このようにひとつひとつ掘り下げていくことで、問題点と課題点がさらに明確になり、AI(人工知能)の導入目的もより明確となります。つまり、AI(人工知能)の導入が成功に近づくことになるのです。
そして、データ責任者を配置することも忘れないでください。これは、AI(人工知能)を導入した後も、引き続きシステムの利用を推進する役割をする人です。AI(人工知能)導入時は物珍しさも手伝って、多くの割合で利用されるのですが、徐々に面倒臭くさくなってデータを入力しなかったり、システムを使わなくなったりすることがあり得ます。
今回は、AI(人工知能)導入を成功させるコツと題して、システム導入の手順について解説いたしました。
前述の通り、問題点と課題点を明確にし、何を達成したいのかを明確にするだけで、AI(人工知能)導入の道筋が見えてきます。
さらに、どのようなデータが必要で、どうやって集めるのか、を掘り下げていくだけでAI(人工知能)にどう働いてもらうのかを明確にすることもできます。
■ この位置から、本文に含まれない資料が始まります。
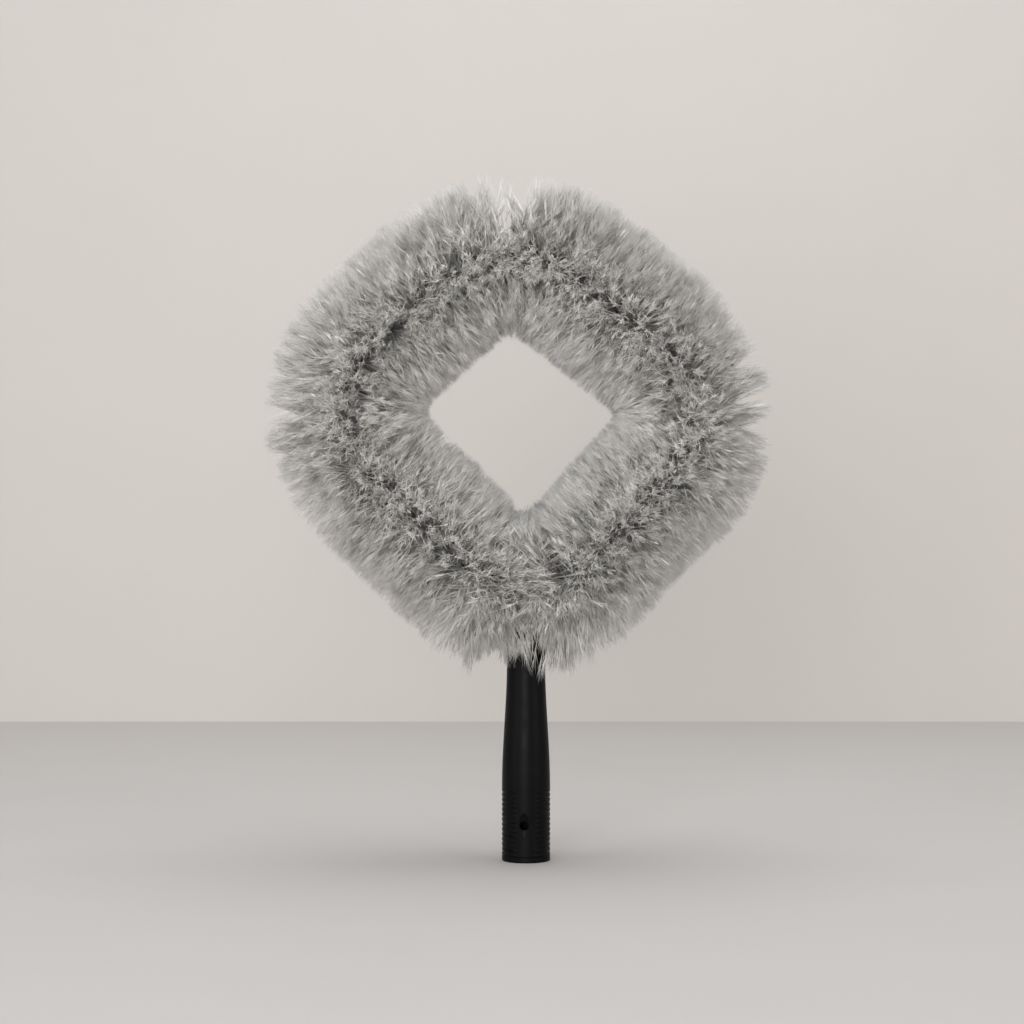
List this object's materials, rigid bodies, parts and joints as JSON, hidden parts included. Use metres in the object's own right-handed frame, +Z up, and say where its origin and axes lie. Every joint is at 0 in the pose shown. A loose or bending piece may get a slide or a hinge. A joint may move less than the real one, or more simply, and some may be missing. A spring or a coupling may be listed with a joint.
{
  "type": "cobweb brush",
  "caption": "Diamond-loop cobweb brush: grey bristles gripped by two twisted core wires, the wire tails clamped in the neck of a black tapered socket for a pole.",
  "frame": {"origin": "centre of the pole socket's open end", "axes": "+Z up the socket towards the loop, -Y the front with the lock hole, +X to the right seen from the front; the loop lies in the XZ plane"},
  "size_m": [0.3412, 0.1138, 0.4526],
  "materials": {
    "socket_plastic": "satin moulded polypropylene",
    "plug_plastic": "moulded, matt",
    "pin_steel": "black oxide, dull",
    "ferrule_steel": "zinc plated, satin",
    "wire_steel": "galvanised, satin",
    "bristles": "grey split-tip filaments"
  },
  "bodies": {
    "root": {"handle_socket": "socket_plastic", "wire_plug_front": "plug_plastic", "wire_plug_rear": "plug_plastic", "plug_cross_pin": "pin_steel", "tail_ferrule": "ferrule_steel", "core_wire_a": "wire_steel", "core_wire_b": "wire_steel", "bristles_root_left": "bristles", "bristles_lower_left": "bristles", "bristles_left_bend": "bristles", "bristles_upper_left": "bristles", "bristles_top_bend": "bristles", "bristles_upper_right": "bristles", "bristles_right_bend": "bristles", "bristles_lower_right": "bristles", "bristles_root_right": "bristles"}
  },
  "joints": []
}
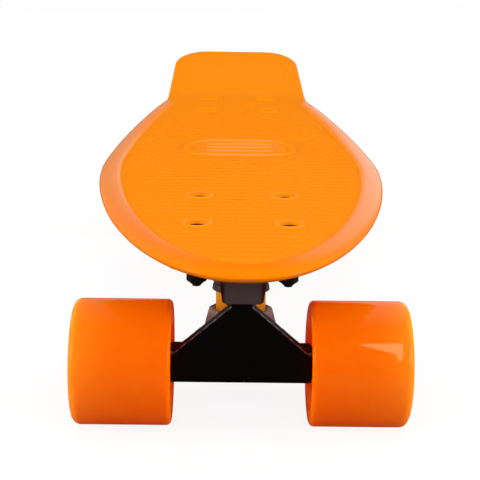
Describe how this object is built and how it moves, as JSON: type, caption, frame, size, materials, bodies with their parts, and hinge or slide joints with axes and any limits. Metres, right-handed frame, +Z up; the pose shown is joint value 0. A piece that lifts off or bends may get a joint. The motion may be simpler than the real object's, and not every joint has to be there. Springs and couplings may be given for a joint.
{
  "type": "cruiser skateboard",
  "caption": "Short cruiser skateboard with a moulded plastic deck, a kicktail, two steering trucks and four wide urethane wheels.",
  "frame": {"origin": "centre of the board's length and width on the ground that the wheels stand on", "axes": "+X across the board to the right when it is seen from the nose's side in front, +Y from nose to tail along the board, +Z up"},
  "size_m": [0.156, 0.559, 0.1192],
  "materials": {
    "deck_plastic": "orange moulded plastic, satin",
    "wheel_urethane": "orange cast urethane, glossy",
    "black_paint": "black powder coat on cast aluminium",
    "grey_paint": "dark grey paint, satin",
    "amber_urethane": "amber cast urethane",
    "black_steel": "blackened steel",
    "bright_steel": "plated steel",
    "black_nylon": "black nylon"
  },
  "bodies": {
    "board": {"deck": "deck_plastic", "front_baseplate": "grey_paint", "front_pivot_cup": "black_nylon", "front_kingpin": "black_steel", "front_kingpin_nut": "black_steel", "front_upper_bushing": "amber_urethane", "front_lower_bushing": "amber_urethane", "front_upper_cup_washer": "grey_paint", "front_lower_cup_washer": "grey_paint", "front_outer_left_deck_bolt": "black_steel", "front_outer_left_lock_nut": "black_steel", "front_outer_right_deck_bolt": "black_steel", "front_outer_right_lock_nut": "black_steel", "front_inner_left_deck_bolt": "black_steel", "front_inner_left_lock_nut": "black_steel", "front_inner_right_deck_bolt": "black_steel", "front_inner_right_lock_nut": "black_steel", "rear_baseplate": "grey_paint", "rear_pivot_cup": "black_nylon", "rear_kingpin": "black_steel", "rear_kingpin_nut": "black_steel", "rear_upper_bushing": "amber_urethane", "rear_lower_bushing": "amber_urethane", "rear_upper_cup_washer": "grey_paint", "rear_lower_cup_washer": "grey_paint", "rear_outer_left_deck_bolt": "black_steel", "rear_outer_left_lock_nut": "black_steel", "rear_outer_right_deck_bolt": "black_steel", "rear_outer_right_lock_nut": "black_steel", "rear_inner_left_deck_bolt": "black_steel", "rear_inner_left_lock_nut": "black_steel", "rear_inner_right_deck_bolt": "black_steel", "rear_inner_right_lock_nut": "black_steel"},
    "front_axle_group": {"front_hanger": "black_paint", "front_axle": "bright_steel", "front_left_axle_nut": "bright_steel", "front_left_inner_races_and_spacer": "bright_steel", "front_right_axle_nut": "bright_steel", "front_right_inner_races_and_spacer": "bright_steel"},
    "front_left_wheel_group": {"front_left_wheel": "wheel_urethane", "front_left_inner_bearing": "bright_steel", "front_left_outer_bearing": "bright_steel"},
    "front_right_wheel_group": {"front_right_wheel": "wheel_urethane", "front_right_inner_bearing": "bright_steel", "front_right_outer_bearing": "bright_steel"},
    "rear_axle_group": {"rear_hanger": "black_paint", "rear_axle": "bright_steel", "rear_left_axle_nut": "bright_steel", "rear_left_inner_races_and_spacer": "bright_steel", "rear_right_axle_nut": "bright_steel", "rear_right_inner_races_and_spacer": "bright_steel"},
    "rear_left_wheel_group": {"rear_left_wheel": "wheel_urethane", "rear_left_inner_bearing": "bright_steel", "rear_left_outer_bearing": "bright_steel"},
    "rear_right_wheel_group": {"rear_right_wheel": "wheel_urethane", "rear_right_inner_bearing": "bright_steel", "rear_right_outer_bearing": "bright_steel"}
  },
  "joints": [
    {"name": "front_steer", "type": "hinge", "parent": "board", "child": "front_axle_group", "pos_m": [0, -0.1705, 0.045], "axis": [0, -0.7934, 0.6088], "range_deg": [-15, 15], "stiffness_Nm_per_rad": 60, "deforming": ["front_upper_bushing", "front_lower_bushing"]},
    {"name": "front_left_wheel_spin", "type": "hinge", "parent": "front_axle_group", "child": "front_left_wheel_group", "pos_m": [-0.055, -0.1925, 0.0295], "axis": [1, 0, 0], "continuous": true},
    {"name": "front_right_wheel_spin", "type": "hinge", "parent": "front_axle_group", "child": "front_right_wheel_group", "pos_m": [0.055, -0.1925, 0.0295], "axis": [1, 0, 0], "continuous": true},
    {"name": "rear_steer", "type": "hinge", "parent": "board", "child": "rear_axle_group", "pos_m": [0, 0.1195, 0.045], "axis": [0, 0.7934, 0.6088], "range_deg": [-15, 15], "stiffness_Nm_per_rad": 60, "deforming": ["rear_upper_bushing", "rear_lower_bushing"]},
    {"name": "rear_left_wheel_spin", "type": "hinge", "parent": "rear_axle_group", "child": "rear_left_wheel_group", "pos_m": [-0.055, 0.1415, 0.0295], "axis": [1, 0, 0], "continuous": true},
    {"name": "rear_right_wheel_spin", "type": "hinge", "parent": "rear_axle_group", "child": "rear_right_wheel_group", "pos_m": [0.055, 0.1415, 0.0295], "axis": [1, 0, 0], "continuous": true}
  ]
}
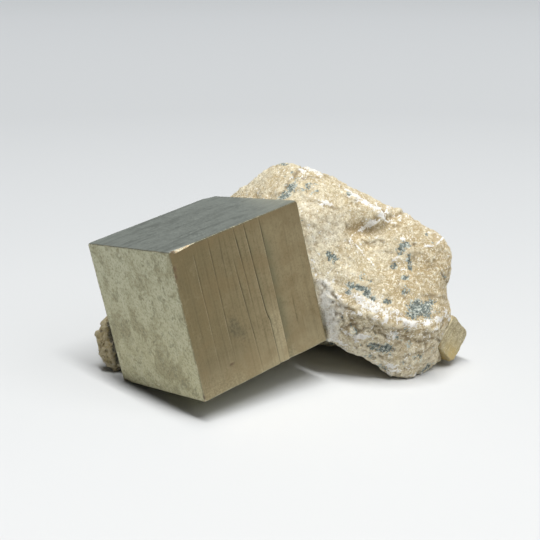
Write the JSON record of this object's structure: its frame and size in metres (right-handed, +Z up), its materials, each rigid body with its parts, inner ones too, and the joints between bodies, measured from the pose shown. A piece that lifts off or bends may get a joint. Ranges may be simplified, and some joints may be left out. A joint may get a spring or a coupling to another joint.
{
  "type": "pyrite specimen",
  "caption": "Pyrite mineral specimen for display: a large striated cubic crystal standing in a broken piece of pale marl, with a small crystal showing at the rock's end.",
  "frame": {"origin": "middle of the bounding box, at the surface the specimen rests on", "axes": "+X along the specimen from the big crystal's side to the small crystal, -Y towards the display side with the striated crystal face, +Z up"},
  "size_m": [0.07, 0.0488, 0.0372],
  "materials": {
    "pyrite": "satin",
    "marl": "matte",
    "weathered_pyrite": "matte"
  },
  "bodies": {
    "root": {"pyrite_cube": "pyrite", "matrix_rock": "marl", "small_pyrite_crystal": "weathered_pyrite"}
  },
  "joints": []
}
このように、通常の問題解決手順さえできればAI(人工知能)の導入は難しいものではありません。今までAI(人工知能)導入はとても高いハードルのように見えていたかもしれませんが、決してそうではないと思っていただけたでしょう。
この手順を使って、是非これを機会にAI(人工知能)を導入し、貢献度アップを目指してみてはいかがでしょうか。